INTERVIEW: Skrill CEO discusses online payments and the transition to mobile

Interview with Skrill CEO Martin Ott

Mobile payments is a burgeoning market, with everyone from Google to Visa looking to get in on the action. But Skrill has a headstart in Europe , launching an online payment service in 2001 as Moneybookers, just as PayPal was beginning to gain traction in the US . It offers a digital wallet service and claims to have signed up19m customers and 90,000 merchants. Following a recent rebrand from Moneybookers to Skrill, it is now looking to the US , with CEO Martin Ott saying he wants to “tackle PayPal on its home ground.”

  • What was the state of the online payments market when you started?Credit card penetration was even lower than it is now. At the time most transactions were done through banks. We started out early on to build up the e-wallet. We were actually the first e-money issuer and we built up this network of over 80 plus banks so customers can upload funds from their bank account and credit it into their wallet, to turn it into e-money and pay with their digital cash.
  • How has market changed since then?Rapidly and quite fundamentally. We see consolidation on the card side, but at the same time we actually see a big fragmentation of payment types and options – local schemes that have evolved. For example in the Netherlands, over 50% of the customers pay with a system called Ideas, which is an online bank wire where they confirm the payments with a pin and a transaction from the bank.
  • We’ve also seen the rise of PayPal and e-wallet customers because they don’t want their payment details flying around the web. This is because more and more fraudsters are going online.
  • Why is there huge interest in mobile payments at the moment?It’s because for the first time we have smartphones and the general public understands what it means to browse the internet on a mobile phone. This is where it becomes a compelling instrument where you can start in the medium term bridging the online with the offline world.
  • What effect does the entry of firms such as Google have on the space?We see many big guys trying to go into payments. Google – they tried to launch their Checkout service but at least in Europe they haven’t got anywhere. Google will now try to do it via Android, which makes sense, but still they don’t have the capabilities to do the merchant underwriting in an efficient and scalable way across all those countries. Similarly Yahoo! tried to launch a wallet with HSBC years ago and they failed.
  • Many are trying to go into the NFC payments world. But you have this chicken and egg problem of educating the customer, giving them a use case, building out the offline infrastructure, and that’s a whole different game really
  • Could you outline what Skrill offers?A variety of digital payment products both for the end user and for the merchant. One thing is the digital wallet with nearly 19m customers who can, just like PayPal, pay with email and password and get paid and send money to each other or to merchants.

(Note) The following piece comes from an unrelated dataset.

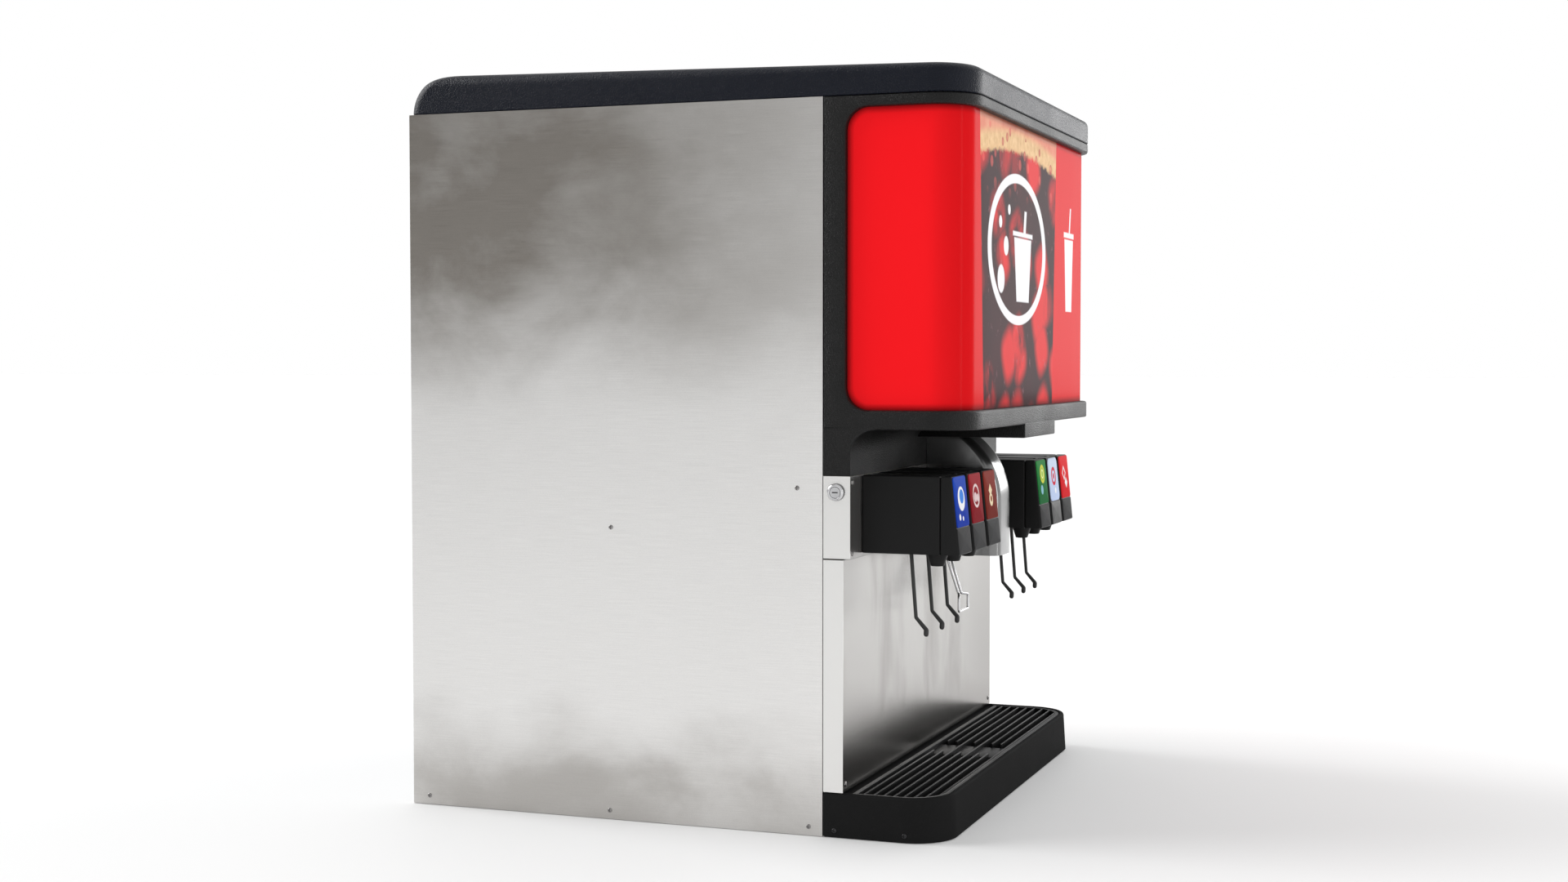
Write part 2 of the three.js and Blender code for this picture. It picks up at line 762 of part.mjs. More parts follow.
function signPanel() {
  const [z0, z1] = [bezel.windowBottom - 11, bezel.top - bezel.wall - gap];
  const sheetWidth = sign.inset + sign.thickness;
  return cut(
    alongZ(frontPlan(bezelReach, sign.inset, ahead(sign.rear)), z0, z1),
    alongZ(frontPlan(bezelReach, sheetWidth, ahead(sign.rear) + 5), z0 - 1, z1 + 1),
  );
}

function lightBoxBack() {
  const x = half - sign.inset - sign.thickness - 1;
  const face = ahead(boxBack.reach);
  const parts = [block(-x, x, face - sheet, face, boxBack.bottom, boxBack.top)];
  for (const s of [-1, 1]) {
    const [x0, x1] = [s * lamp.holderX, s * (lamp.holderX + lamp.holderWidth)];
    parts.push(block(x0, x1, ahead(lamp.reach + 14), face, lamp.z - 16, lamp.z + 16));
  }
  return join(...parts);
}

function ballast() {
  const back = ahead(boxBack.reach) + gap;
  return block(130, 280, back, back + 34, 600, 640);
}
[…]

  • For merchants we offer a wide range of payment services that they can offer at the checkout. It takes one contract and they have access to over 100 payment options that we settle in over 40 currencies in 200 plus countries. It’s key to understand that the majority of people still don’t have credit cards so in order to monetise the customer you need to offer them different options. We have a bit over 90,000 merchants including the likes of Skype, Electronic Arts and even eBay. And then a big part of our merchant base is SME merchants because we offer them a one-stop shop where they can start, within 24 hours, accepting credit cards, debit cards, all those local payment methods.
  • How do you plan to compete against PayPal?We’re different from the likes of PayPal because we have many more local payment methods. And we offer our merchants protection, like a fraud insurance, so we guarantee payment irrespective of whether the customer has initiated the charge-back, whether someone has a stolen credit card.

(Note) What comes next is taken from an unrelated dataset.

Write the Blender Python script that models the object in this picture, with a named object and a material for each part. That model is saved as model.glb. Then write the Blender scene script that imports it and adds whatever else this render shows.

  • In the US it actually helps that PayPal is there, it’s not PayPal or us it’s PayPal and us. Even eBay integrate us next to them because we have a very different customer base. The US is actually quite a fragmented market: you have to get a money transmitter licence for every state. We’ve done that and so we’re tackling PayPal on their home ground.
  • What are Skrill’s future development plans?Mobile payments is the big thing. What we had in the past was walled gardens – operator portals that charged 30% to 50% for premium SMS billing. And then you had walled gardens like [Apple’s] iTunes. But now the customer is starting to browse the web with their smartphone and on that side it’s even more painful to type in your name, address and 16-digit numbers. So we see the mobile wallet as a rapid growth area.

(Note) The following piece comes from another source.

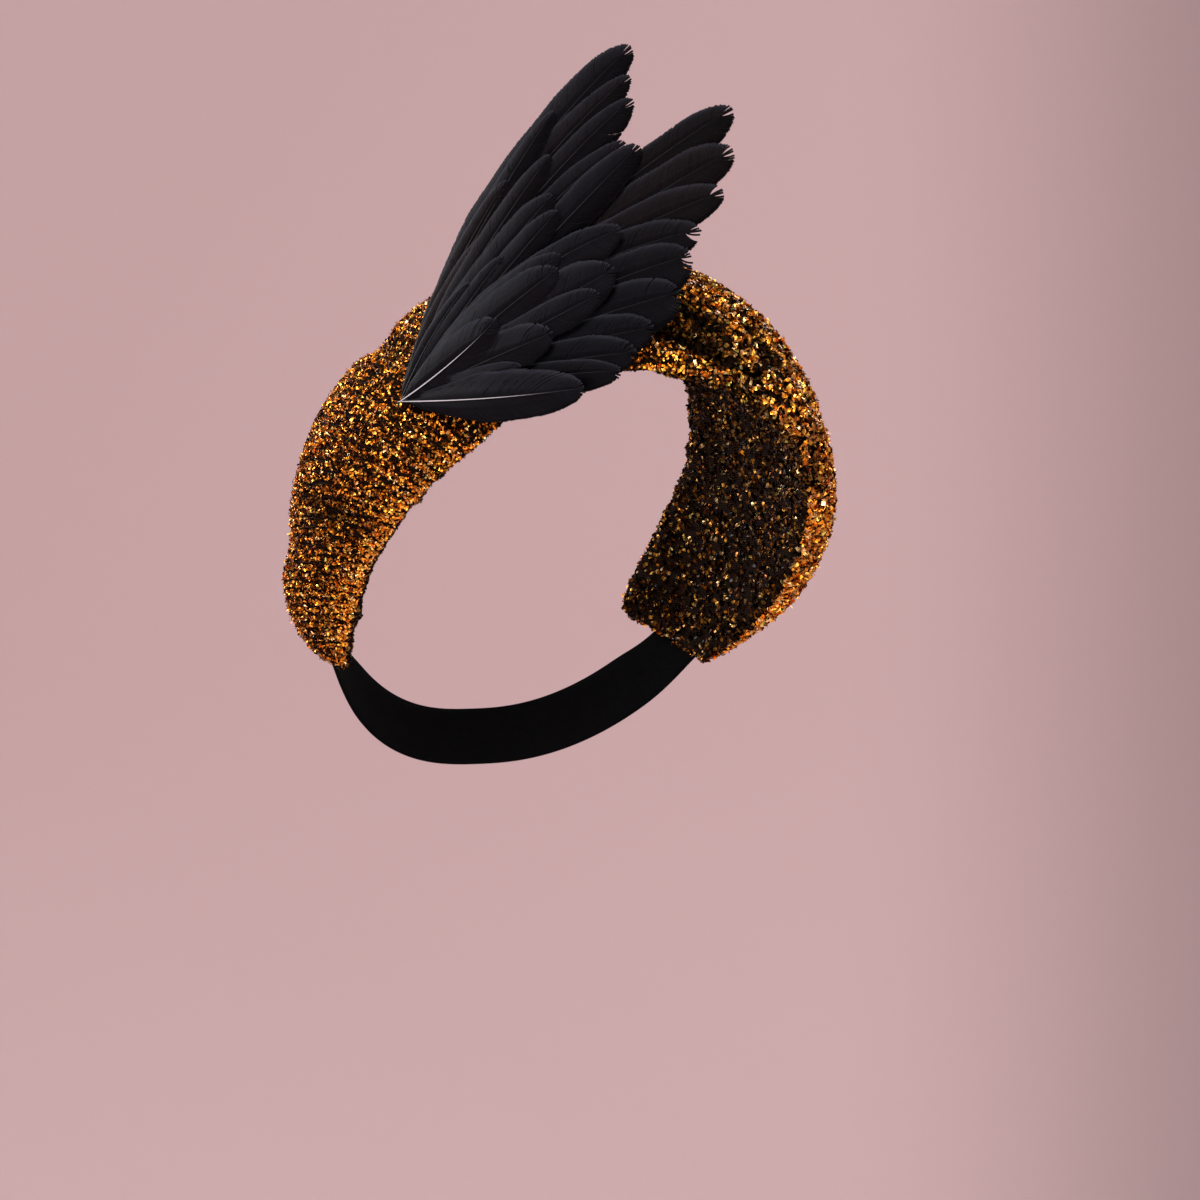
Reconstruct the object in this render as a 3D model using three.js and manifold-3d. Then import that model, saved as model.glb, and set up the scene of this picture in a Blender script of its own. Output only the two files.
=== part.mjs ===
// A fascinator made on a padded headband. A fat halo of tinsel knit lies across the crown and down behind both
// ears, a pair of black feather wings is sewn to its right front, and a black elastic closes it round the nape.
// Millimetres, +Z up. The wearer faces -Y, and the origin is where the band's inside rests on the crown.
import * as THREE from "three";
import Module from "manifold-3d";

const wasm = await Module();
wasm.setup();

// The head that the band is shaped on, a rounded block whose highest point is the origin. A power of 2 would
// make it an ellipsoid.
const HEAD = { halfWidth: 73.5, halfLength: 93, halfHeight: 106, power: 2.4 };

// The band, by angle in degrees round the Y axis from the crown, negative on the wearer's right. front and back
// are where its edges lie along Y, and lift is how far the padding stands off the head.
const BAND_ROWS = [
  { angle: -99, front: 45, back: 78, lift: 18 },
  { angle: -90, front: 31, back: 77, lift: 21 },
  { angle: -76, front: 10, back: 74, lift: 25 },
  { angle: -62, front: -18, back: 62, lift: 27 },
  { angle: -46, front: -46, back: 46, lift: 30 },
  { angle: -26, front: -61, back: 24, lift: 25 },
  { angle: 0, front: -70, back: 10, lift: 22 },
  { angle: 22, front: -72, back: 12, lift: 18.5 },
  { angle: 40, front: -64, back: 30, lift: 18 },
  { angle: 56, front: -48, back: 52, lift: 23 },
  { angle: 70, front: -30, back: 66, lift: 27 },
  { angle: 84, front: -4, back: 72, lift: 24 },
  { angle: 97, front: 36, back: 74, lift: 17 },
];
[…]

  • We are also focusing on the whole micro-payments area and we have clients including Bigpoint and EA. For these people don’t want to dig out their credit card, and it’s not cost efficient to do that. So we see customers going to their digital wallets because there they can do it economically.
  • Why did you pull out of your planned IPO?The market. What we’ve learnt is that Europe at the moment in terms of the tech IPO market is very different field than the US. In Europe investors didn’t make a lot of money on tech IPOs recently and the market became quite fickle. But we’re keeping that option open – it’s nothing that we would focus on at the moment. But an IPO is really an opportunity to stay independent and continue on our high-growth path.